Not every young actor wants to be a cog in the Disney machine. It pays considerably less than the networks do and typically expects to monopolize an actor's time and talent for at least four TV seasons — 14 to 18 years old seems to be the sweet spot. Still, the line of hopefuls shows no sign of dwindling. "Disney's an amazing cross-promoter. You will become a teen star," says Levy. "Then you'll have to work twice as hard to prove you are more."
In fact, Disney's successful moves, along with similar ones by Nickelodeon, which is in the teen-star business too, have created something of a boomlet in the child-talent business. Big agencies such as CAA and William Morris Endeavor now have dedicated youth departments. "What used to happen is that we would find the talent, and there would be a feeding frenzy," says Marsh. "Now that we've shown these are potentially viable clients for them in the long term, talent agencies have become more aggressive in finding their talent before we do." And locating them, he says, is by far the hardest part.

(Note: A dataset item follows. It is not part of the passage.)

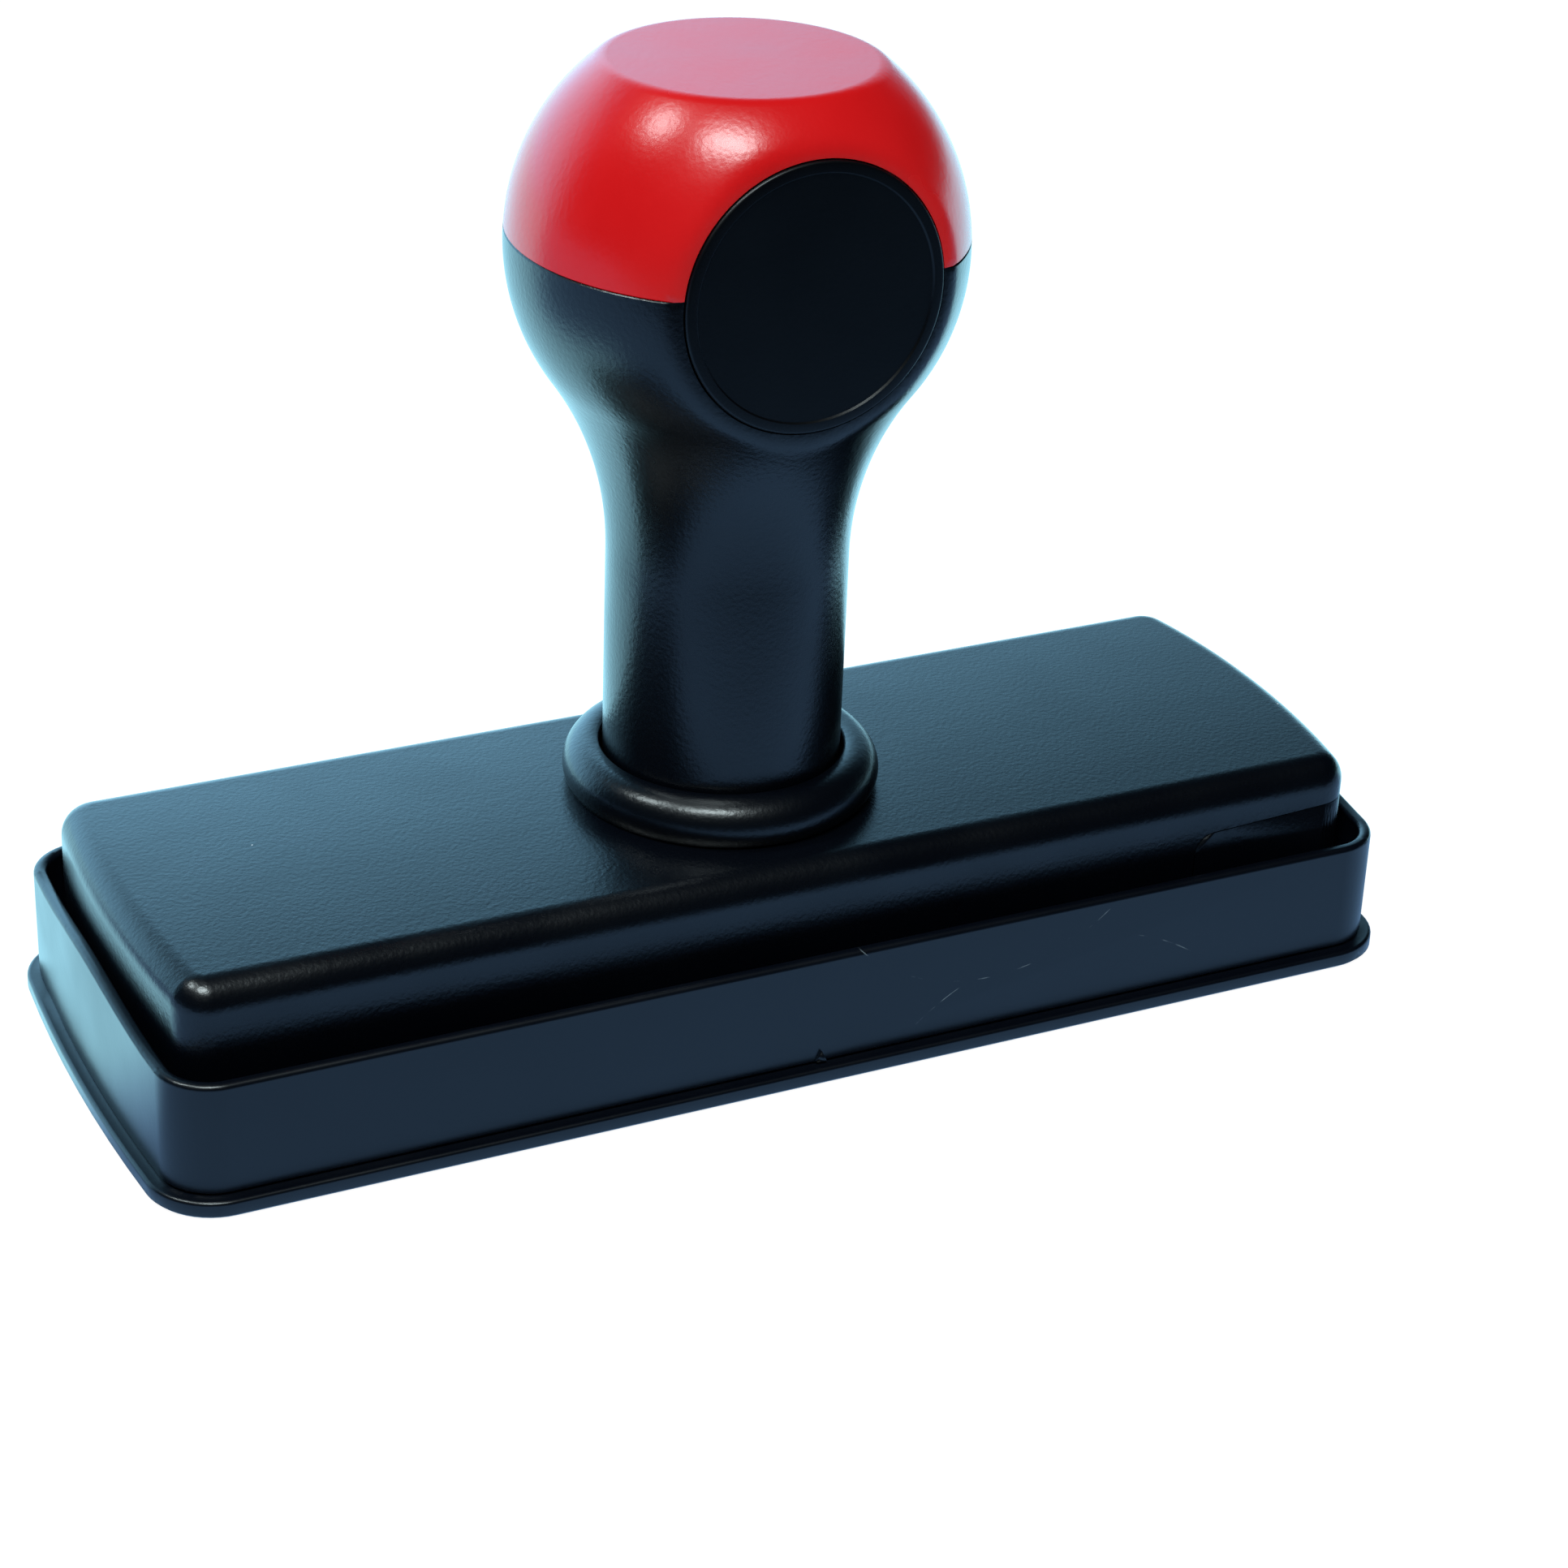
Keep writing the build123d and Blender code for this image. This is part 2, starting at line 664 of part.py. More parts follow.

When Disney was looking for a young Latina star, Marsh says, he looked at thousands of kids and found one he wanted to pursue: Gomez.
Executives at Disney must know that its streak of luck with fresh faces can't last. For a start, there are not many genuine teen stars out there. Second, even tween girls — Disney Channel's main consumers — can generate ardor for only so many other humans. The company has recently made moves to find story lines and characters elsewhere, paying $4 billion to buy Marvel Entertainment merely to get access to some of its lesser superheroes. (The big ones, like Spider-Man, are already spoken for.) Comic-book characters can't give concerts or go to a meet-and-greet or record songs for Disney end credits. But at least Thor and Captain America won't be caught in compromising situations by a camera phone.